GIVEN RECORDS:
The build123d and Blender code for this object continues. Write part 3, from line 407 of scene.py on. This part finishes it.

==

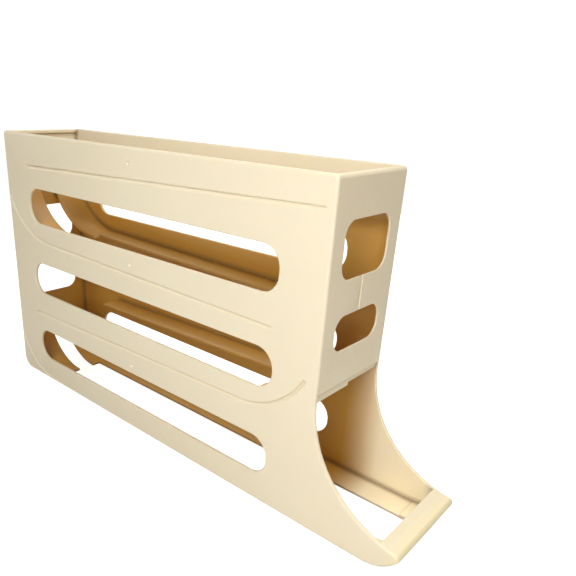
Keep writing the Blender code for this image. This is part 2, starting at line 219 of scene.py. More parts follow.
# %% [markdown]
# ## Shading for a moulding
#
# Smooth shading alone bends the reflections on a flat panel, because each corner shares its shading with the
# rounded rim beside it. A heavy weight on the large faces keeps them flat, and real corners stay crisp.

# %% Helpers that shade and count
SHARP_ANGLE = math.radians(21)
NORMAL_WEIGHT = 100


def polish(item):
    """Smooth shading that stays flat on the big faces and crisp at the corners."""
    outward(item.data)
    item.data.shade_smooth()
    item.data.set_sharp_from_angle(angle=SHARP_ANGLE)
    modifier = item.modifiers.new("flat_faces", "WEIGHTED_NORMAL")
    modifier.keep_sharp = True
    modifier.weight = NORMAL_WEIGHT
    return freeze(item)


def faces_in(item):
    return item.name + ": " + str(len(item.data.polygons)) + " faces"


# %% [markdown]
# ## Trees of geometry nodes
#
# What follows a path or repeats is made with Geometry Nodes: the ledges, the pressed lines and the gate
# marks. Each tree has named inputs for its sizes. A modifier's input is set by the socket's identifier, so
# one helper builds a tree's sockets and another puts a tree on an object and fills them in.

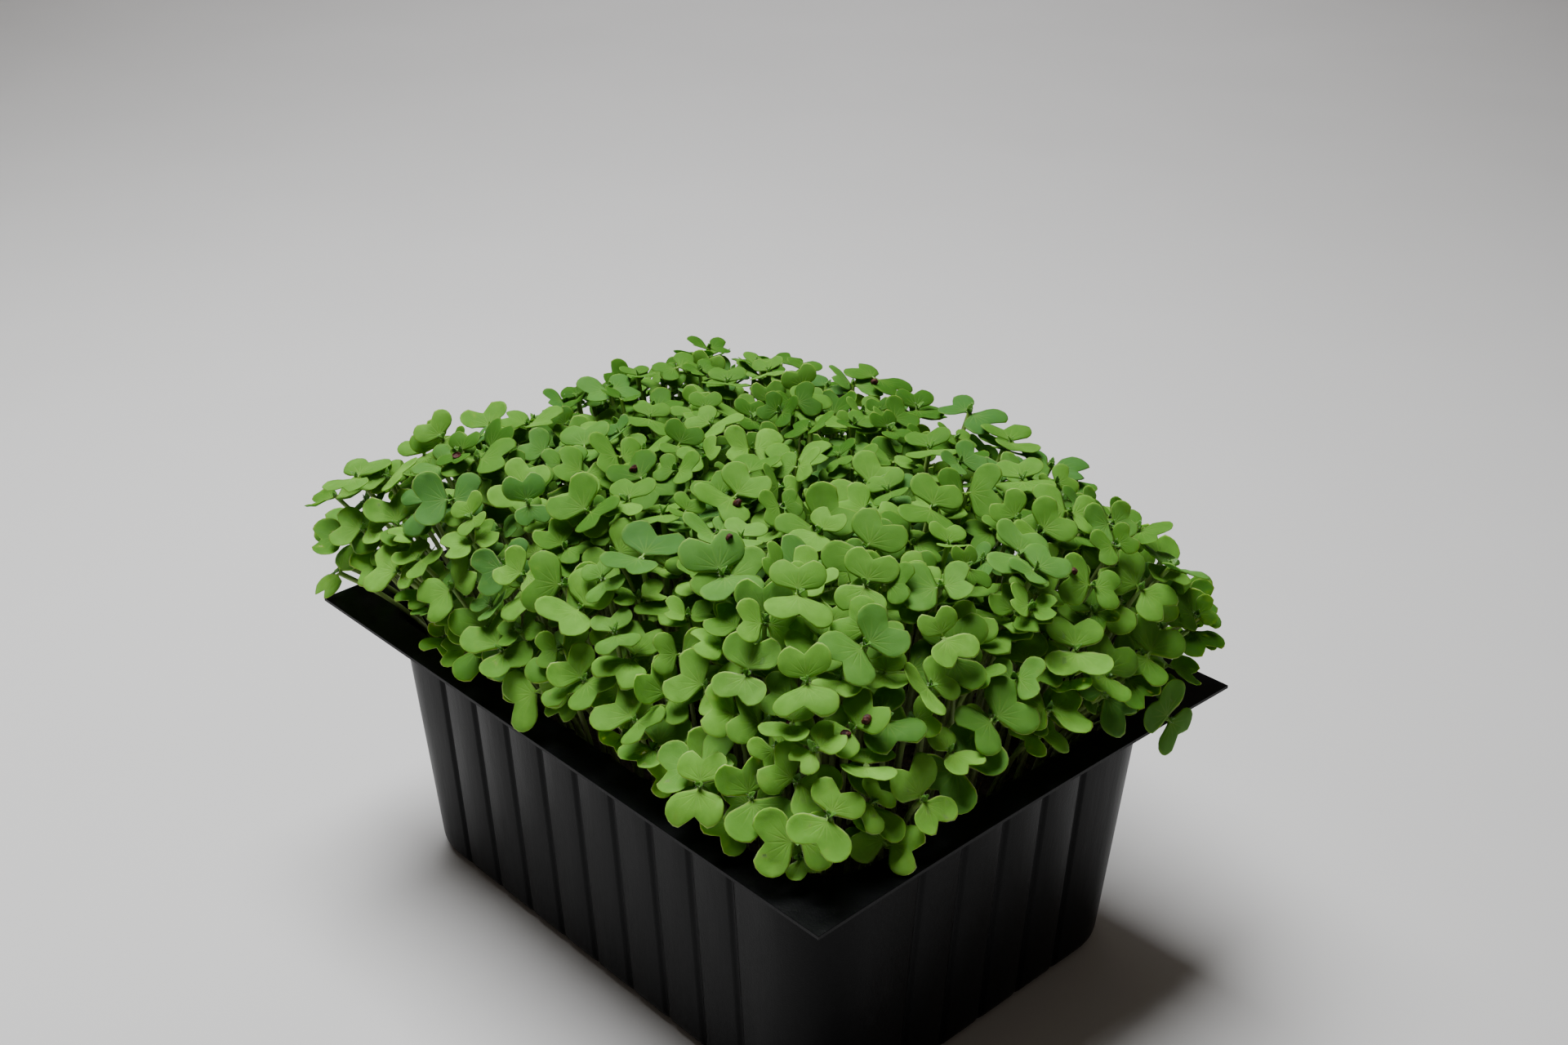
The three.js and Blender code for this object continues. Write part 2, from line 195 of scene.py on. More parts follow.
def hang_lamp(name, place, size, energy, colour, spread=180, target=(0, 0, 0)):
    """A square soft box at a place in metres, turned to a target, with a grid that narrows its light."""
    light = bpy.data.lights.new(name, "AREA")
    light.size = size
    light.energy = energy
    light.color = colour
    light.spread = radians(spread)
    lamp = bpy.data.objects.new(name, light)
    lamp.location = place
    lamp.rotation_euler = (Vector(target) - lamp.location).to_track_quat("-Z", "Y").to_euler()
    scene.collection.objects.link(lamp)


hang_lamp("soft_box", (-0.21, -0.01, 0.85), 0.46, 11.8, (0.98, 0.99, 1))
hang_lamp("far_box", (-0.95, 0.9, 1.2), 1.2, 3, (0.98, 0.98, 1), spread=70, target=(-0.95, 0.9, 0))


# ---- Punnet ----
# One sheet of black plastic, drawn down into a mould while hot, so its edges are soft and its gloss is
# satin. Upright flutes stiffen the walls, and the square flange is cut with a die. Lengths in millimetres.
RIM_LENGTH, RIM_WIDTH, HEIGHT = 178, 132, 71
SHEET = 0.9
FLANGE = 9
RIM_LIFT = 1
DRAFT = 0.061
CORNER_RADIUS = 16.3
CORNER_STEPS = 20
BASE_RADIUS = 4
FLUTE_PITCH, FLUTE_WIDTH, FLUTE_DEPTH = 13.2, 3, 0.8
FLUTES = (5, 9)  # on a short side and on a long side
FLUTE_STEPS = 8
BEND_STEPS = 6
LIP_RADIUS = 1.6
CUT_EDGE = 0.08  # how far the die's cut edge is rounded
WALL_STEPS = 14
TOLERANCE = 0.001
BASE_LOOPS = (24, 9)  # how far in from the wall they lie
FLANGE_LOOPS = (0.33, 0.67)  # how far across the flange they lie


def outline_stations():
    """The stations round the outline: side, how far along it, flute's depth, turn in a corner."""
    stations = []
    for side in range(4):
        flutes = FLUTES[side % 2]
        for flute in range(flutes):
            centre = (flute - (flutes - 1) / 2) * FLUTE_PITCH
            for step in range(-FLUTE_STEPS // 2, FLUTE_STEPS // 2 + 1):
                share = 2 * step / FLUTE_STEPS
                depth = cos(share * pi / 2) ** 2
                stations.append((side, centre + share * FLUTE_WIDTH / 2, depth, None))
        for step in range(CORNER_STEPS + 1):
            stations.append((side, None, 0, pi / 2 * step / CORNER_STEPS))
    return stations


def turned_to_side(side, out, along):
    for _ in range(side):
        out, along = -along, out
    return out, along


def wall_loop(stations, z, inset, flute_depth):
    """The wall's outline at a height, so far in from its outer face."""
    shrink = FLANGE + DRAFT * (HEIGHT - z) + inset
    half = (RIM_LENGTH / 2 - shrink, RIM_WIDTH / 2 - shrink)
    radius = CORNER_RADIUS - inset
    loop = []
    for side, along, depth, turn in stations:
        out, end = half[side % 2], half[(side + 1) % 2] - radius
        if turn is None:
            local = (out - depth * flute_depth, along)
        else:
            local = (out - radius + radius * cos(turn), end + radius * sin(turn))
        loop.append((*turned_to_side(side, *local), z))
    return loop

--

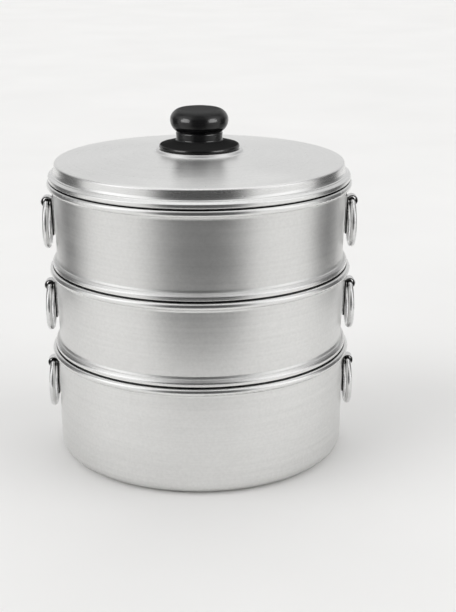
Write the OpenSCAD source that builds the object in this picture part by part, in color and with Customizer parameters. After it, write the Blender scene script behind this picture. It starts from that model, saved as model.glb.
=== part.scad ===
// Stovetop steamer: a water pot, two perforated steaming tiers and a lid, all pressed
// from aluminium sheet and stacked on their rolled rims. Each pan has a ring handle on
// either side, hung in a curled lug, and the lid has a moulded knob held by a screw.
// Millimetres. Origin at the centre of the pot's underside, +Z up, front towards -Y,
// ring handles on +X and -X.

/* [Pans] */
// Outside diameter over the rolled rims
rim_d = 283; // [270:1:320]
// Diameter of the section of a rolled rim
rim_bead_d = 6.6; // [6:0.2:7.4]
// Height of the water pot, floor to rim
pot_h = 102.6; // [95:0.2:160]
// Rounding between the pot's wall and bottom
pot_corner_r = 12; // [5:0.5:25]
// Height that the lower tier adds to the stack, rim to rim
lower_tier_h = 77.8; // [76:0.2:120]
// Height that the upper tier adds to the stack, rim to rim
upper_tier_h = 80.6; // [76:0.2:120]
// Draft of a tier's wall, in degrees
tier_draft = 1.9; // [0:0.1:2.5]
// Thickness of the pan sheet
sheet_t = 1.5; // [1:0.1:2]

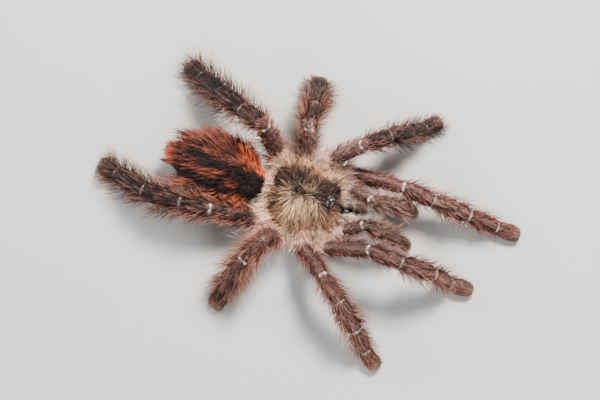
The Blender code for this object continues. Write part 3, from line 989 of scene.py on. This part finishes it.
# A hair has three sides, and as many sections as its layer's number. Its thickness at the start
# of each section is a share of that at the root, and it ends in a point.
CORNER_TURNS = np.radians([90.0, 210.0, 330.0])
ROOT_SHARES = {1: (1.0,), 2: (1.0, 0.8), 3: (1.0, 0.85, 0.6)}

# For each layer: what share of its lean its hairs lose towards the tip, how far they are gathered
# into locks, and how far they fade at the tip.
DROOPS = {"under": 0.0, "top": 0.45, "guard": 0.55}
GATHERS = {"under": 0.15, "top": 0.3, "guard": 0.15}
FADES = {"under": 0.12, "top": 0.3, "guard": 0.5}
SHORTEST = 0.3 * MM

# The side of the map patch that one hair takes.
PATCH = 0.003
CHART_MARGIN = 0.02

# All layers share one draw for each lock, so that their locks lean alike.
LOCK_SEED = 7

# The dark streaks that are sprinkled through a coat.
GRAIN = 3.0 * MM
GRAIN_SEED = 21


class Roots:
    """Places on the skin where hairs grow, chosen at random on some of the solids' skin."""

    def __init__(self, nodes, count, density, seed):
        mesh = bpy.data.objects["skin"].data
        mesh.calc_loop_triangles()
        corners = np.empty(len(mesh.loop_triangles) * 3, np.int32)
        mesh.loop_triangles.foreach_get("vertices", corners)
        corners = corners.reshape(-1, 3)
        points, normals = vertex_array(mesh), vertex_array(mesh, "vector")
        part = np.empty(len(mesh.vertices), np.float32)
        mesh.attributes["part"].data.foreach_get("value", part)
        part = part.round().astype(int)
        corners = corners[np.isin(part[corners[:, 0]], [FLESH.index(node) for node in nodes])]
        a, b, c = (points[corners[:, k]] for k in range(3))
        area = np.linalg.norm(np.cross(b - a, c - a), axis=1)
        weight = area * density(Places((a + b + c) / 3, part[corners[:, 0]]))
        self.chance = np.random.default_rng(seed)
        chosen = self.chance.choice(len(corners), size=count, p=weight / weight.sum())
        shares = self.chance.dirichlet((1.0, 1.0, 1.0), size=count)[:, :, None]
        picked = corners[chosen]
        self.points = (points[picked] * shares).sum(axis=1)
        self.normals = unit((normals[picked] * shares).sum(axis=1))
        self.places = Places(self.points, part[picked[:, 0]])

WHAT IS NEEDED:
State how many lines of the listing hold the string "finishes"; reply with the number and nothing else.

OUTPUT FOR THIS EXERCISE:
2